Exercise instructions – Set down exactly, please, each line from the one containing "clear_scene()" through the one containing "for node in", both lines included, and no other line.
____
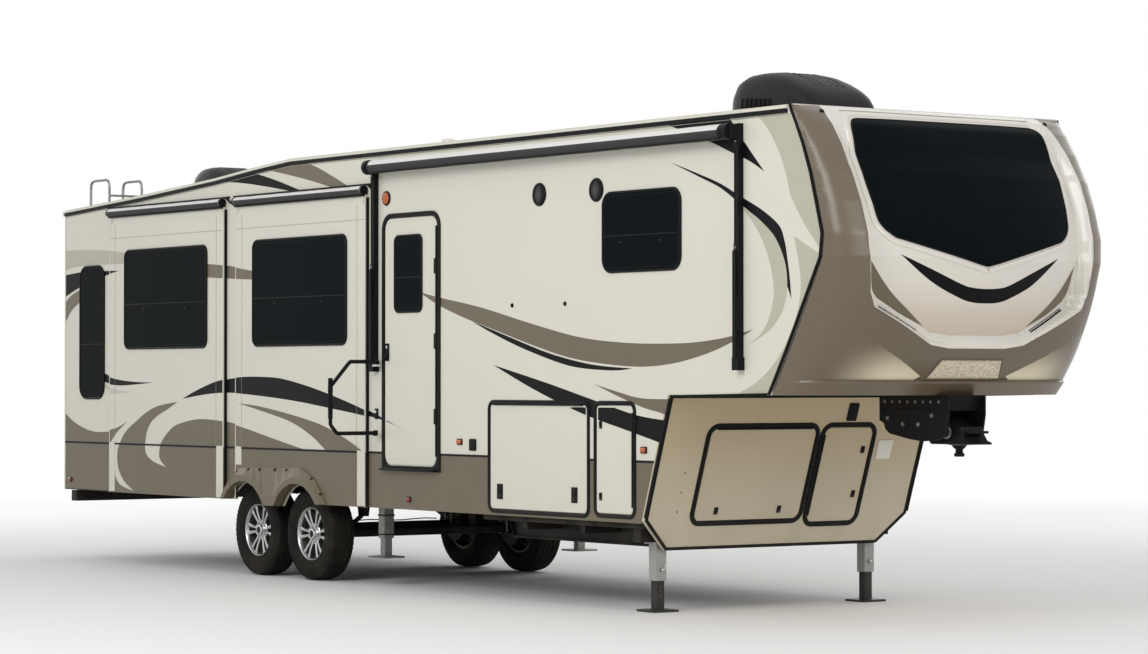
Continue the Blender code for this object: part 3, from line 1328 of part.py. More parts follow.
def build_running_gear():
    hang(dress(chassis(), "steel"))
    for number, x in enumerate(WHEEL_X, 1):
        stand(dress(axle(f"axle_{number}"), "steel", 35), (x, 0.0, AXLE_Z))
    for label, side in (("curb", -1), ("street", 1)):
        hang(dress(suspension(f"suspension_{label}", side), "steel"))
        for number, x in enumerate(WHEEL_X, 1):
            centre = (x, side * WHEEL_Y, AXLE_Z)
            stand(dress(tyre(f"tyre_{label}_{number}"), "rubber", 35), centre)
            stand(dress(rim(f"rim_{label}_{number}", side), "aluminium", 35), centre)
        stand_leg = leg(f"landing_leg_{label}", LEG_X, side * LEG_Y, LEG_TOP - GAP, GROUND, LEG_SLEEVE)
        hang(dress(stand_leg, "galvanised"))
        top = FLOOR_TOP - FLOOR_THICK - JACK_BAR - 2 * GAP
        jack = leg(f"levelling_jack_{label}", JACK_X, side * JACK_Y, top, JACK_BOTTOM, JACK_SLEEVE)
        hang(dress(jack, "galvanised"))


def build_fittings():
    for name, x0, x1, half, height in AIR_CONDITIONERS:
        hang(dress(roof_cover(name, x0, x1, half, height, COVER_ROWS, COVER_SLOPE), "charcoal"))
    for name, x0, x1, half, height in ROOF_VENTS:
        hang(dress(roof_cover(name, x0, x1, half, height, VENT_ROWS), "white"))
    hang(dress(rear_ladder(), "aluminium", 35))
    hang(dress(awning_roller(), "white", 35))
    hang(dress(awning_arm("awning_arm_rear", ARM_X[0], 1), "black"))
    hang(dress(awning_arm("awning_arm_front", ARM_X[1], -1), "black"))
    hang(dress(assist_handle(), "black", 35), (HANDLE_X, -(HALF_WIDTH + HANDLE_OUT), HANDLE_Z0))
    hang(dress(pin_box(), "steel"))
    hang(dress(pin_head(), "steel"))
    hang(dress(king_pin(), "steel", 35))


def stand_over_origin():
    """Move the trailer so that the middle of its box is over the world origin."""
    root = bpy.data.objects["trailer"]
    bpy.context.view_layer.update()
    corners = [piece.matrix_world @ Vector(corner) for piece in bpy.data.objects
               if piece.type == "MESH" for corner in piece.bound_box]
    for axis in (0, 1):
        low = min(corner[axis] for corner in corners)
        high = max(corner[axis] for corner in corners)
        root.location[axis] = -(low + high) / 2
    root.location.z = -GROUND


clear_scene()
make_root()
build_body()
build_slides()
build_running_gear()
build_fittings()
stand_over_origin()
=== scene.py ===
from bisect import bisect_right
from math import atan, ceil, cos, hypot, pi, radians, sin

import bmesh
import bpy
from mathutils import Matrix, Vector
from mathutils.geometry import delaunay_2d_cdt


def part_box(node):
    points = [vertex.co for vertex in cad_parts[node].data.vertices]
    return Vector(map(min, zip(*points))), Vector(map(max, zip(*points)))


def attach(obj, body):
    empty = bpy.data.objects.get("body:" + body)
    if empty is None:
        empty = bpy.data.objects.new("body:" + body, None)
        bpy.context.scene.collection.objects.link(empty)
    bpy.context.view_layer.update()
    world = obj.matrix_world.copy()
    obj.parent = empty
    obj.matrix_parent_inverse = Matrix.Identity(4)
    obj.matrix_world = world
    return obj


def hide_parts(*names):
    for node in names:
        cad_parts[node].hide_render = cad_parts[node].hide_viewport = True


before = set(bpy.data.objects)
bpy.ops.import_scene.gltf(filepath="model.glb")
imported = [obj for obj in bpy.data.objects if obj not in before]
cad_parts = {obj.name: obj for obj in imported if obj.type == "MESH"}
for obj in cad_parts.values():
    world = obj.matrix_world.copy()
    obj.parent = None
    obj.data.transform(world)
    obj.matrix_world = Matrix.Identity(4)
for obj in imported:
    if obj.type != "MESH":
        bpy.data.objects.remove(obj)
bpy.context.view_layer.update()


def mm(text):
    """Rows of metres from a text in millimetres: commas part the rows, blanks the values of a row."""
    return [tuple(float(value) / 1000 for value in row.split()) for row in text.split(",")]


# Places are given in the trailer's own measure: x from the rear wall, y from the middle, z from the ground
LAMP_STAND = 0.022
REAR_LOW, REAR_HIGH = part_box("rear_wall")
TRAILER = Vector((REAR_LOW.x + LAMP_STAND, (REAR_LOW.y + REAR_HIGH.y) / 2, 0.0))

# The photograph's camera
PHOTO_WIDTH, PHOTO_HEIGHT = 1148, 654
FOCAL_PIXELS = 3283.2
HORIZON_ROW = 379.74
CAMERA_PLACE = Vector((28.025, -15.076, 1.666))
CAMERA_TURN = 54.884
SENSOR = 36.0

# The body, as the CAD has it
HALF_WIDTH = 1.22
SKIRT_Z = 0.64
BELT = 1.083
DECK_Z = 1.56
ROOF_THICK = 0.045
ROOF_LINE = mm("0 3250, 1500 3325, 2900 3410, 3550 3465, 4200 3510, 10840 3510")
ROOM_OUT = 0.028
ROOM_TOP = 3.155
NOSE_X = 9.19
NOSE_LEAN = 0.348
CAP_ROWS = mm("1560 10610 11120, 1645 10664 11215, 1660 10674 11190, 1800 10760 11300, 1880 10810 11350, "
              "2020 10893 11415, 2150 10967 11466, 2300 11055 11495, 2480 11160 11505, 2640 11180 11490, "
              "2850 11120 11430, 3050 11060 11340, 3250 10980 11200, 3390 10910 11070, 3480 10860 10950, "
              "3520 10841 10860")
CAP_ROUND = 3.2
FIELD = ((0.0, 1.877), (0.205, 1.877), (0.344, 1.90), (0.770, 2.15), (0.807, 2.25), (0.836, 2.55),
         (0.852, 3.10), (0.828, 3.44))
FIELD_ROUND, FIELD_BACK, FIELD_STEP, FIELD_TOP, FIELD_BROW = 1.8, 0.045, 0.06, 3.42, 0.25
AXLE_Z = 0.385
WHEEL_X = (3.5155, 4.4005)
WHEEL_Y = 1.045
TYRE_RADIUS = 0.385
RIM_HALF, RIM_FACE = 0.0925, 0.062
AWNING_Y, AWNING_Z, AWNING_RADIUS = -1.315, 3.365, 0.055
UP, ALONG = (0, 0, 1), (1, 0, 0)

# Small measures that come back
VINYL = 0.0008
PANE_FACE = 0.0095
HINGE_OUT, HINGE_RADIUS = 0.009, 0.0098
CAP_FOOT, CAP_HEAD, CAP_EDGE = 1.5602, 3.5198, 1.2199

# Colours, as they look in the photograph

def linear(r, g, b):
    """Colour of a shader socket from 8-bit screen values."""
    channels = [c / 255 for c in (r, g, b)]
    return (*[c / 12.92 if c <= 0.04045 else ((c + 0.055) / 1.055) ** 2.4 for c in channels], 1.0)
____
Solution to this problem –
clear_scene()
make_root()
build_body()
build_slides()
build_running_gear()
build_fittings()
stand_over_origin()
=== scene.py ===
from bisect import bisect_right
from math import atan, ceil, cos, hypot, pi, radians, sin

import bmesh
import bpy
from mathutils import Matrix, Vector
from mathutils.geometry import delaunay_2d_cdt


def part_box(node):
    points = [vertex.co for vertex in cad_parts[node].data.vertices]
    return Vector(map(min, zip(*points))), Vector(map(max, zip(*points)))


def attach(obj, body):
    empty = bpy.data.objects.get("body:" + body)
    if empty is None:
        empty = bpy.data.objects.new("body:" + body, None)
        bpy.context.scene.collection.objects.link(empty)
    bpy.context.view_layer.update()
    world = obj.matrix_world.copy()
    obj.parent = empty
    obj.matrix_parent_inverse = Matrix.Identity(4)
    obj.matrix_world = world
    return obj


def hide_parts(*names):
    for node in names:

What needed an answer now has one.